Patrick Keiller

Patrick Keiller (born 1950) is a British film-maker, writer and lecturer.

Biography

Keiller was born in 1950, in Blackpool and studied at the Bartlett School of Architecture, University College London. In 1979 he joined the Royal College of Art's Department of Environmental Media as a postgraduate student. For a time he taught architecture at the University of East London and fine art at Middlesex University.

His first film was Stonebridge Park (1981) followed by Norwood (1983), The End (1986), Valtos (1987) and The Clouds (1989). These films are typified by their use of subjective camera and voice-over, a technique that was further refined in his longer films London (1994) and Robinson in Space (1997).
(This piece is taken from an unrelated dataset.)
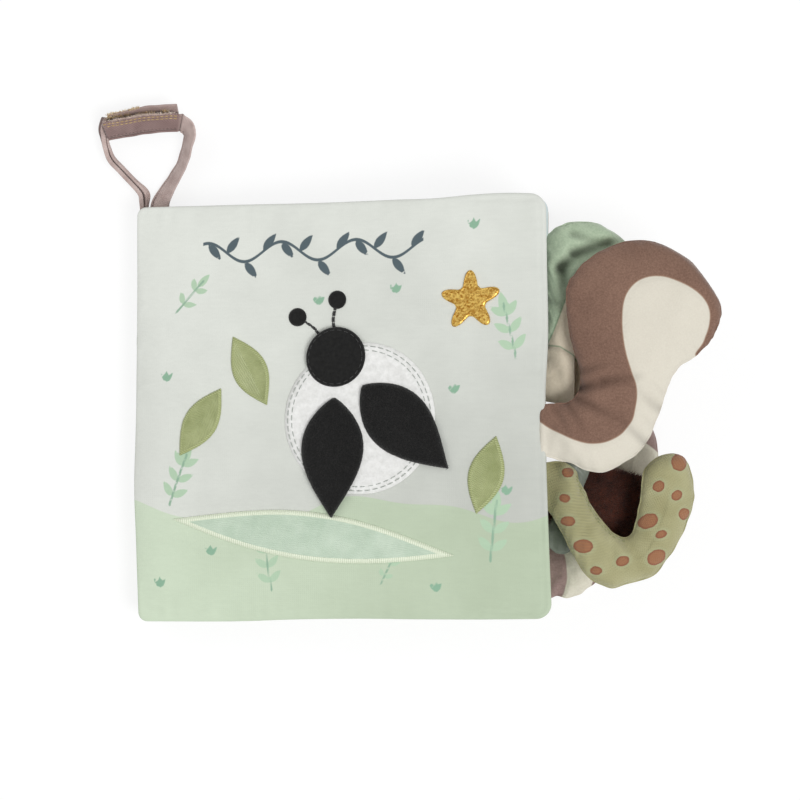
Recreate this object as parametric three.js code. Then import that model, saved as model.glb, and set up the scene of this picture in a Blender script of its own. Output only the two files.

Both London and Robinson in Space are narrated by an unnamed character (voiced by Paul Scofield) who accompanies his friend and onetime lover, the unseen Robinson, in a series of excursions around London. Robinson is involved with research into the problems of London and, in the later film, England. The films are seen as a critique of the United Kingdom's economic landscape under the Conservative governments of 1979-97.

In 2000, Keiller completed The Dilapidated Dwelling. This film was made for television, but was never broadcast. It features the voice of Tilda Swinton, and its subject matter is the state of the UK's housing.

Keiller's film Robinson in Ruins was released in November 2010. It was one of the outcomes of a three-year research project entitled The Future of Landscape and the Moving Image and reprised the Robinson character from London and Robinson in Space.[1] The actress Vanessa Redgrave assumed the role of narrator.[2]

Bibliography

  • Robinson in Space (1999) by Patrick Keiller (includes a conversation with Patrick Wright); published by Reaktion Books.
  • The view from the Train: Cities and Other Landscapes (2013); published by Verso.
  • Christie, Ian, The man on the Ealing tram: Retro futures and Patrick Keiller's The City of the Future at the BFI Gallery, in Fabrizi, Elisabetta (ed), The BFI Gallery Book, BFI, London 2011, pp.46-51.